After a couple of cycles of testing, my friend came to think that the plans were over-engineered.  It was all very well to test that, if component A was disabled, the board would say so; and that if components A and B were disabled at the same time, the board would notice both, and send alarms about both, and not go into any of the several failure scenarios the test author could imagine - such as do nothing, stop after first signal, send same signal repeatedly, or the catch-all Other Unexpected Results.  The problem was that the author had tried to cover all possible conditions.  One typical test was intended to verify that if component A was disabled, the board would not also send an alarm about component B: which may be a valid test, or not, depending on how the low-level software is written that runs the board.  If it’s not a valid test, running it is an overhead, which might be acceptable for a board having only two components A and B.  But there were about thirty boards, each with between twenty and a hundred components, and the test author expected every combination of failures to be tested: A and B, A and C, A and B and C, A and X, A and B and…  The concept of a “job for life” was not yet dead.  This was a job for Methuselah and his children, and their children's children.

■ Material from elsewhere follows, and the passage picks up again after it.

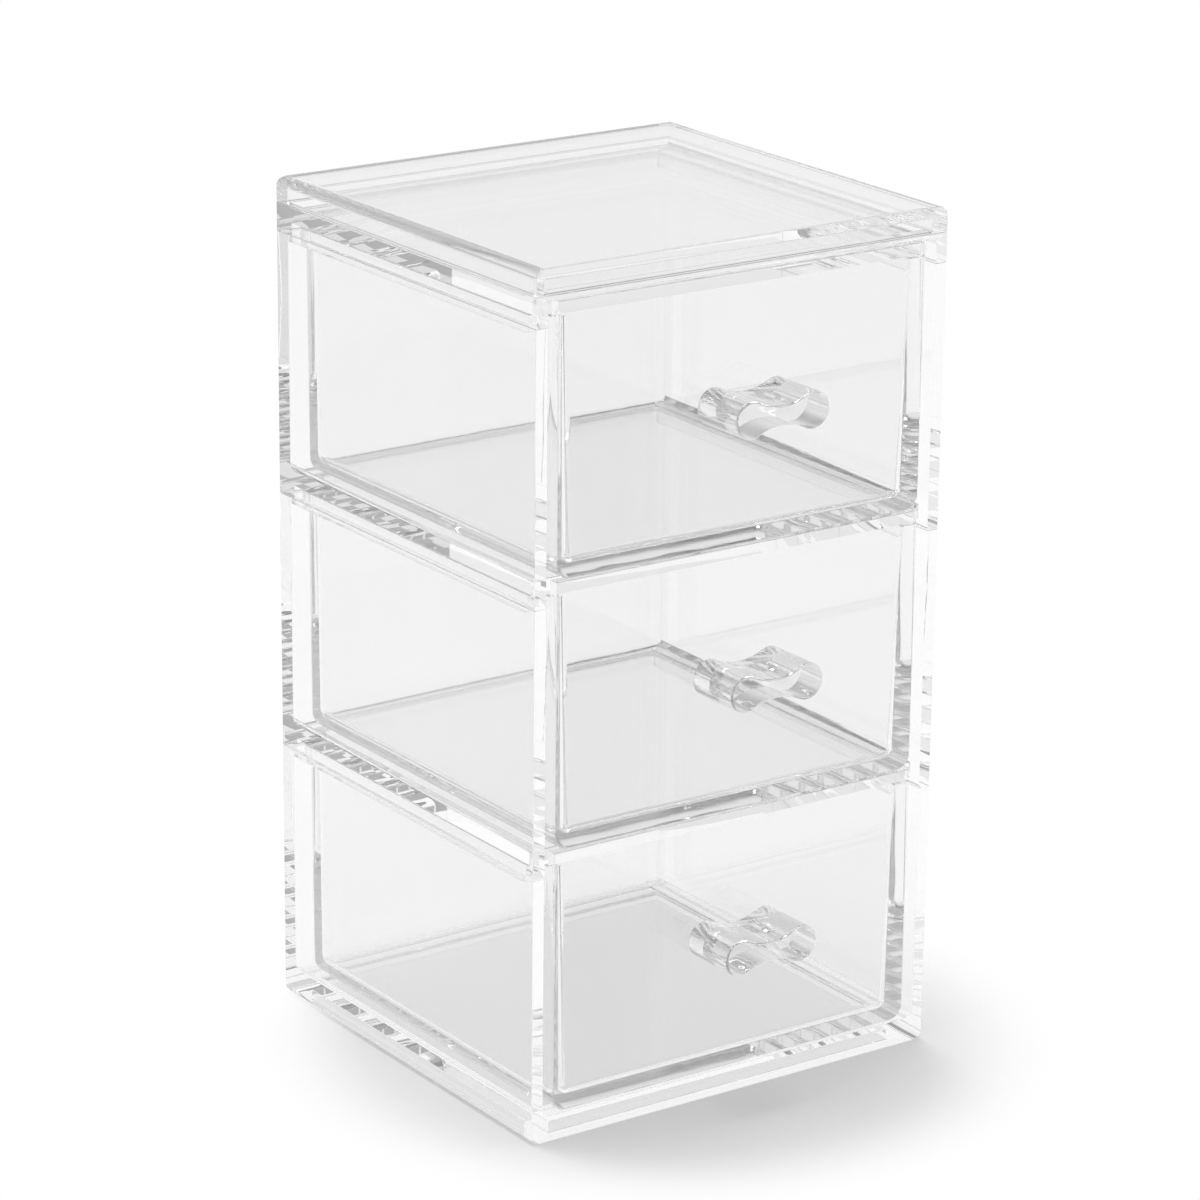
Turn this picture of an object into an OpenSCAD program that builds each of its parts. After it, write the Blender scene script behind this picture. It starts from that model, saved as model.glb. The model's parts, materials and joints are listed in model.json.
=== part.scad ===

So my friend tried to find out exactly how the low-level board software worked: but being the company it was, nobody could (or would) tell him.  However, he did learn the very interesting fact that the five or six boards he was testing had been around for a long time.  Indeed, as far as anyone knew, they were obsolete.  The only examples still in use anywhere were the ones in his test lab.

Yes, yes, you say, but what about doorbells?  While he was still getting to grips with understanding the test plans, my friend and I went to a party; and when someone asked him what he did, he made the mistake of trying to explain his job and his current problem.  He soon realised that even the abbreviated outline I’ve just given was too complex for a noisy alcoholic environment, and resorted to analogy.  “It’s like testing a doorbell: does it ring if the batteries are OK?  Does it not ring if they are not OK?  Does it ring if there’s nobody in?  Does it ring if there’s nobody in and a window’s open?  And so on.”  Although I’m not sure that whoever had asked was still there to hear “and so on”.

A glass or two later, in a different room, someone asked me the same question.  In that situation I never tell the truth: a woolly “import and export” is usually enough to discourage further enquiry.  On this occasion my companion of the moment didn’t bother with the usual glazed nod, but delivered a knockout punchline: “Well, there’s a bloke over there who tests doorbells for a living!”

So we don’t let him forget it.  He works for me now: about once a year, some wag (such as me) leaves a sticky note on his screen: “While you were out – nobody called.”  And screwed to his desk is a doorbell, in which there are no batteries.  It will ring, one day.  Depend on it.